膠囊不重要,重要的是裡面的藥粉。因此,馬蔡雙方近日的辯論焦點,其實已漸漸脫離「九二共識」這張包裝紙,而進入了「一個中國,各自表述」的內容物,亦即「一中各表」。

就兩岸現狀言,「一中」就是「不獨」,「各表」就是「不統」。因此,一中各表,就是不統、不獨、不武的憑藉與實踐,亦即通稱的「維持現狀」。

就馬政府言,「一中各表」就是維護中華民國,堅持中華民國憲法。因為,中華民國憲法主張「憲法一中」,就是「不獨」;並維持兩岸分裂分治的現狀,即是「不統」。因此,馬總統說「支持九二共識,就是支持中華民國」,其潛台詞則是:「支持一中各表,就是支持不統不獨不武的兩岸政策。」

就北京言,原本對九二共識的認定,傾向於「各表一中」,而諱言「一中各表」;但在二○○八年出現「新機遇」後,已向「一中各表」靠攏。北京國台辦主任王毅今年三月二十六日(布胡「一中各表」熱線三周年)指出:「兩岸目前的良好關係,是體現一個中國的九二共識;儘管對於一個中國的涵義,雙方認知不同,但我們可以求同存異,這是九二共識的精髓所在。」王毅所稱「一個中國,求同存異」,就是「一個中國,各自表述」。

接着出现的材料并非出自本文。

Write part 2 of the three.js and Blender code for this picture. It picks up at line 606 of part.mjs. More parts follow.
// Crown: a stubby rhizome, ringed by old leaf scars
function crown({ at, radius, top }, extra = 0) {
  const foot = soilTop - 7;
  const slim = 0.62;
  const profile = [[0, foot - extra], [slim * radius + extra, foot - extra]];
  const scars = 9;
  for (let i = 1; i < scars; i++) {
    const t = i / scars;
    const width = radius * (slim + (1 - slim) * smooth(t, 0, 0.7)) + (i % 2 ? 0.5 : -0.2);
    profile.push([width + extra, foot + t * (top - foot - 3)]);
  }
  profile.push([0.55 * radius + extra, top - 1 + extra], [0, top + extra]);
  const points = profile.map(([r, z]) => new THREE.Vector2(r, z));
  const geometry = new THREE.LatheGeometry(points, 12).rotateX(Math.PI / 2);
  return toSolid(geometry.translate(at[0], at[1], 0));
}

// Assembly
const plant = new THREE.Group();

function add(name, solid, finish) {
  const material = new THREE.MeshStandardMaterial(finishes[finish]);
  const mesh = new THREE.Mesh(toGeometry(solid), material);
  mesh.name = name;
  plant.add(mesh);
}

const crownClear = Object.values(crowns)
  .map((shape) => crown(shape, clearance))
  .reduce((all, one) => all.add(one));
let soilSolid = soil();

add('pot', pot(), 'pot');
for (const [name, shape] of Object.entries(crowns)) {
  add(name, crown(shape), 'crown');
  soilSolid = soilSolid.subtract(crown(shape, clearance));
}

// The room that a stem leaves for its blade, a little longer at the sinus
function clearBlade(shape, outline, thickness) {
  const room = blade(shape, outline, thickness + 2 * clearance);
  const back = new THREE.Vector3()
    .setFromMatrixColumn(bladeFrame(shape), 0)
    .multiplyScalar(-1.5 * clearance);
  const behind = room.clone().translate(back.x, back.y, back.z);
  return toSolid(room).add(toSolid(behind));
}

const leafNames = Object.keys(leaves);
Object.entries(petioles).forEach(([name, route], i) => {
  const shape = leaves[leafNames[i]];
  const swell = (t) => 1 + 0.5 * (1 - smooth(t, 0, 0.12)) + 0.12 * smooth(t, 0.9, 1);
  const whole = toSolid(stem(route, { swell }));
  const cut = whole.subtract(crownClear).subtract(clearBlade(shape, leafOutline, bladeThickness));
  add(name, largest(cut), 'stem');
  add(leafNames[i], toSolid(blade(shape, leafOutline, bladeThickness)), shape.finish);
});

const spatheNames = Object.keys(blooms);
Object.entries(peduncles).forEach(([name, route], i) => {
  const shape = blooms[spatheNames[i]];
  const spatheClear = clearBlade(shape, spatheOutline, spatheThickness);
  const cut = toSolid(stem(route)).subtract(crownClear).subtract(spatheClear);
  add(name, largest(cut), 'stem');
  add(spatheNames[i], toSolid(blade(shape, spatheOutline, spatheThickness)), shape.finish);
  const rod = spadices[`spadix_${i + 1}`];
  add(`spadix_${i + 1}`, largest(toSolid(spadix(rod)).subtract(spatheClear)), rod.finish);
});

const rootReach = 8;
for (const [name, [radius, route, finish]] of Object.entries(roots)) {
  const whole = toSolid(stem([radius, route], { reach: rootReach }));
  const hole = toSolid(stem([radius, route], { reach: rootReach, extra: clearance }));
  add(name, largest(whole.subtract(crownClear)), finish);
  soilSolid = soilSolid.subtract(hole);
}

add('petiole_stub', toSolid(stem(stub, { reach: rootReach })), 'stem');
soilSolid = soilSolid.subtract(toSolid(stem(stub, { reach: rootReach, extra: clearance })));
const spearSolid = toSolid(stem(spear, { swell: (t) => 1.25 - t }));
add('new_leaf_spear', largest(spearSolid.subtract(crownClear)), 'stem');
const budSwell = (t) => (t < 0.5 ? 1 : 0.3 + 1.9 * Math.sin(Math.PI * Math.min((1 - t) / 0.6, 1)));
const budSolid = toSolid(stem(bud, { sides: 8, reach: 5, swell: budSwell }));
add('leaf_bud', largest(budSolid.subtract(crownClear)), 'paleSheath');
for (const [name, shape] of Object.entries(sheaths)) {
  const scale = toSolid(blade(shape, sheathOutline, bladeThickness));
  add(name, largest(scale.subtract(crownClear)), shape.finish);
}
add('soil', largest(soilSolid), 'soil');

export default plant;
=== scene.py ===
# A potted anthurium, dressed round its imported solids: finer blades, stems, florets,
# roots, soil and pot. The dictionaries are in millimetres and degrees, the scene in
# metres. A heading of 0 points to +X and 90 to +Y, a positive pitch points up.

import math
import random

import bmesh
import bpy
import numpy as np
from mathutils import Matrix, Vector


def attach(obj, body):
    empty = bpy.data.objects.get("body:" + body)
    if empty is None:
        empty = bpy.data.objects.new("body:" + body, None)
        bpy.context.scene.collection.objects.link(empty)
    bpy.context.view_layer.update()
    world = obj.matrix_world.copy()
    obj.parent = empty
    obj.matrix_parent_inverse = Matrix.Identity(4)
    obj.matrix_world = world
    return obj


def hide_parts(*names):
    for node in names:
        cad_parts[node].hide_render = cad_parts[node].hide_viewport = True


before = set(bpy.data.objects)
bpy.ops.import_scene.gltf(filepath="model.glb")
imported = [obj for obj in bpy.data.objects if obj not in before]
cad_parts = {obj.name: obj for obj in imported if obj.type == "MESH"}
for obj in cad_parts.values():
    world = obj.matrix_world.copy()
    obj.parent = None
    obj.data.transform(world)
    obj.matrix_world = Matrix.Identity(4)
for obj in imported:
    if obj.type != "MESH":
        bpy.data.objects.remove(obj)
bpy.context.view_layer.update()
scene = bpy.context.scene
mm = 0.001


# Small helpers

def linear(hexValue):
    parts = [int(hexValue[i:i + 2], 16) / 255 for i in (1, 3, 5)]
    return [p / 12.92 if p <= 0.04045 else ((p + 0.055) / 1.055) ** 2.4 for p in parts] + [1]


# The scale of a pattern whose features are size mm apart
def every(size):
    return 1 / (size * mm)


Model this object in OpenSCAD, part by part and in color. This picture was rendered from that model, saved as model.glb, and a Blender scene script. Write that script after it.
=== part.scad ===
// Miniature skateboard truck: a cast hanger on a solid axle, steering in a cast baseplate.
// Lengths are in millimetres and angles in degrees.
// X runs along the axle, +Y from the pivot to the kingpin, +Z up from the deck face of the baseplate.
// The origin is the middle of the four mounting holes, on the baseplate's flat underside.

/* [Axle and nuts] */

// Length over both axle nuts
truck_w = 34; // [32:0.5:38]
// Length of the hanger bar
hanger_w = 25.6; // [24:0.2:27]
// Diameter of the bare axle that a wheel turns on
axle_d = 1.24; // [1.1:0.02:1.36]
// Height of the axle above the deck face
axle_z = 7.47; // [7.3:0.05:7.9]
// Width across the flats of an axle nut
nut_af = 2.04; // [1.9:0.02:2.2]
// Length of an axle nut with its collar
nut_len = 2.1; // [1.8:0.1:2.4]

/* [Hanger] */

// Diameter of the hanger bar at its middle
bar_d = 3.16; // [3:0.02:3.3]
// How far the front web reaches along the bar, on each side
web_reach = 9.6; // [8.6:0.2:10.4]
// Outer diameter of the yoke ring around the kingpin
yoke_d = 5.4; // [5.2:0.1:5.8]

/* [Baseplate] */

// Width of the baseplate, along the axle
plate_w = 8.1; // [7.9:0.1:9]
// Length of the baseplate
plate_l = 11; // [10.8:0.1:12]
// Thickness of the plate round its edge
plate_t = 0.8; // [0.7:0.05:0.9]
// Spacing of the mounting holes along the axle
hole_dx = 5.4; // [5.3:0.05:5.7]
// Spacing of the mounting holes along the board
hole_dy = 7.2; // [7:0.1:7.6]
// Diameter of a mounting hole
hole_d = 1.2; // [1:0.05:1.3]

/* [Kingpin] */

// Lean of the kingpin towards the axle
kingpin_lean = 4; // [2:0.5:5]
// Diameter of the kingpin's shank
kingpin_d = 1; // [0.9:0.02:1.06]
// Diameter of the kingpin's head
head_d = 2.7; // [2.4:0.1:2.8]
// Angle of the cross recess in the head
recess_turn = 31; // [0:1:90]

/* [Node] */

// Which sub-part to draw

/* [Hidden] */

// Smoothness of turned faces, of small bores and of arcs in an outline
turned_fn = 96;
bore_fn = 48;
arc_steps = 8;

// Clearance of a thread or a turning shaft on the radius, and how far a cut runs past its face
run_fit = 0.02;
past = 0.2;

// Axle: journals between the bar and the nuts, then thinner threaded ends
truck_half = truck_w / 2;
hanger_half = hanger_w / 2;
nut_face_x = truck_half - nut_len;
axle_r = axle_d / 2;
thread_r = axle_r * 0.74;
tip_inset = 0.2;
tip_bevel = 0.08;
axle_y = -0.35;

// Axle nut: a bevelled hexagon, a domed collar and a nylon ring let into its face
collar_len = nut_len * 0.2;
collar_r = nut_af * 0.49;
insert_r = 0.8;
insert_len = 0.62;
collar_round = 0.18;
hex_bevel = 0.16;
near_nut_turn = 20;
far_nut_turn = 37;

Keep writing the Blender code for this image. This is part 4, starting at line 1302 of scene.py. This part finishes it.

對北京來說,「九二共識」的重中之重是「反對台獨」,因此必以「反對台獨」與「堅持九二共識」並稱;而北京今日言反對台獨,是反對「正名制憲」的「法理台獨」,至於中華民國顯非「法理台獨」,而是「一個中國,求同存異」,反而是北京當局全力維持的「現狀」。因為,北京亦知,中華民國的「不統/不獨/不武」,是維持兩岸「現狀」的無可取代的憑藉與實踐。

九二共識,對馬政府言,在主張「中華民國是一主權獨立的國家」,因此「不主張台獨」(不獨),而維持兩岸分裂分治的「不統」;就北京言,則九二共識的重點在「反對台獨」,但也因而接受了中華民國「不統」的現狀。所以說,「九二共識」無論是指「一個中國/各自表述」,或指「一個中國/求同存異」,皆是「不統/不獨/不武」的憑藉與實踐。這雖未必是終極方案,亦容非完美的方案,卻是六十年來相對最佳的方案,更是可使兩岸關係「由合理的過程到改善之目的」的唯一途徑。

因此,蔡英文反對「九二共識」雖言之輕易,只消一句「九二共識不存在」即可;但她若進一步要否定「一中各表」,即形同也否定了中華民國與中華民國憲法;因為,中華民國憲法(從增修條文看)即是一部承認兩岸現狀分裂分治的「一中各表」的憲法,這也是曾任陸委會主委及行政院副院長的蔡英文當年宣誓就職的基礎。蔡英文現今若主張「中華民國是流亡政府」,要玩「借殼上市」,自然就要否定「一中各表」的中華民國憲法;但她若否定中華民國憲法,何以參選中華民國總統?進一步言,蔡英文若否定「一中各表」,將如何主張「不統」?更難道要公開主張「台獨」?卻又如何主張「不武」?

當年是為了包裝「一中各表」,而採用「九二共識」這個膠囊;現在,由於對「九二共識」存不存在的爭議,反而掩蓋了對「一中各表」的理性探討。如今國人應思考的是:如果沒有「一中各表」,憲法「不獨」的原則若遭毀棄,將如何因應內外?而憲法「分裂分治」(不統)的憑藉若告失據,又將如何因應內外?更將如何維持「不統/不獨/不武」的兩岸「和平發展」架構?